Stephen Morris reviews Tewkesbury folk band Pholk Law

Pholk Law
Image caption Pholk Law are a modern Irish folk ballad band based in Tewkesbury

Folk is the new rock'n'roll.

Or maybe rock'n'roll was always just the new folk and things are now coming full circle.

The list of Gloucestershire bands and artists influenced by the genre is getting longer and longer: Sam Holmes, The Roving Crows, Jim Lockey and the Solemn Sun, Edd Donovan and the Wandering Moles, Rigadoo and Aspen Sails immediately spring to mind.

And now we can add to the list the name of Pholk Law, a traditional Irish folk act.

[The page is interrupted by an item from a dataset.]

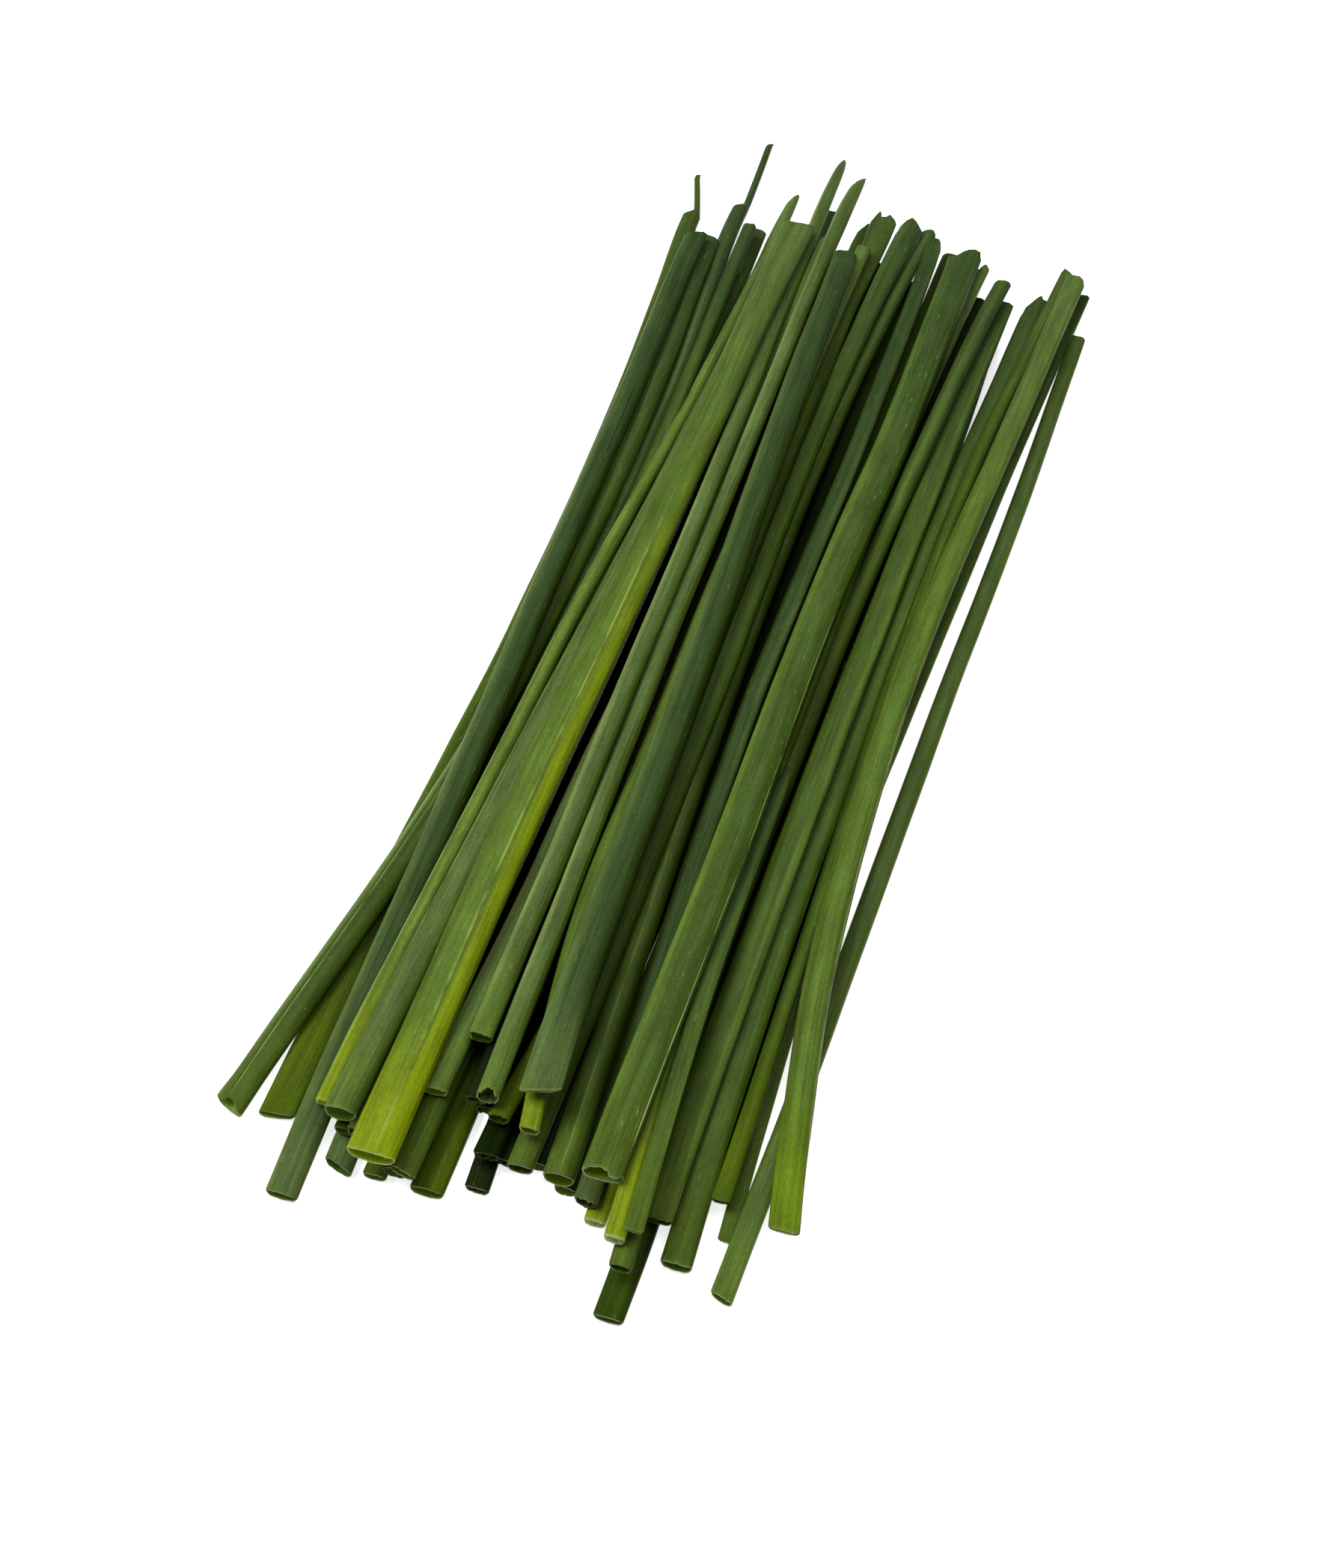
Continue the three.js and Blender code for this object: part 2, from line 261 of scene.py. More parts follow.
TONES = {
    # night and ink are almost black: mostly painted shade, for leaves deep in the bunch, shaded flanks and
    # dark hollows.
    "night": tone(5, 10, 5),
    "ink": tone(10, 20, 5),
    "pine": tone(25, 40, 10),
    "bottle": tone(40, 55, 10),
    "fern": tone(55, 75, 15),
    "moss": tone(65, 85, 30),
    "slate": tone(60, 80, 45),
    "leek": tone(75, 95, 45),
    "grass": tone(80, 100, 35),
    "sage": tone(90, 110, 60),
    "apple": tone(95, 120, 50),
    "pear": tone(120, 140, 60),
    "wax": tone(130, 150, 85),
    "straw": tone(160, 175, 75),
    "olive": tone(80, 100, 10),
    "lime": tone(105, 130, 10),
    "citrus": tone(135, 155, 15),
    "flesh": tone(175, 190, 120),
}
print(len(TONES), "tones")

# %% [markdown]
# ## Kinds of leaf
# A bunch is a mix of a few kinds of leaf. Each kind has a tone for its back, a darker tone
# that paints the shade on the flank turned from the light, a lighter one that paints the light
# and sheen on the lit flank, and a tone that it takes on towards the cut and towards the tip.
# Chives grow from the base, so the young tissue at the cut is yellower and the old tip is bluer.
# Painting every leaf by hand would give more say over each one, but a kind and a rule keep the
# bunch of one family, and a new leaf needs only one word.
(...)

While some artists from the above list are doing exciting things with the folk genre, twisting it and turning it into something contemporary and new.

For example, see Jim Lockey and the Solemn Sun and also Aspen Sails for two entirely different approaches to this innovation.

Other bands are doing something equally exciting: returning to the roots of folk music and bringing traditional songs to new audiences.

It is this latter route that Pholk Law have taken.

The band aren't exaggerating when they describe themselves as being a "fine example of [what] a modern Irish folk ballad band should be".

Over the course of five tracks on MySpace, Pholk Law ably demonstrate their skill and passion for traditional Irish music.

Their sound is dominated by pipes and flutes giving a stabilising gentleness to even the most raucous of songs.

The flute on the instrumental Air and Reels is a thing of pure beauty, full of Celtic poignancy before gently rising towards something livelier as the reel kicks in with help from the banjo.

There are traditional staples of Irish folk here: I'll Tell Me Ma and Dirty Ole Town can be found on pretty much any Irish folk band's set list.

On the Pholk Law version of the latter, the vocals get support from banjo and a meandering set of Uilleann pipes which give the songs their unique Pholk Law flavour.

Or should that be phlavour?

Elsewhere, lesser known songs are brought to the fore with style.

Lonesome Boatman, for example takes an unexpected diversion towards South America with a dusty, Spanish guitar introduction and a pipe melody that owes as much to the Andes in its performance as it does to the Liffey.

There is something beautiful, if understated, to the music of Pholk Law.

With the calming sound of the pipes played against the gruff vocals and energy of other instruments the band have managed to cultivate a sound which is both invigorating and calming.

And that's a difficult thing to achieve.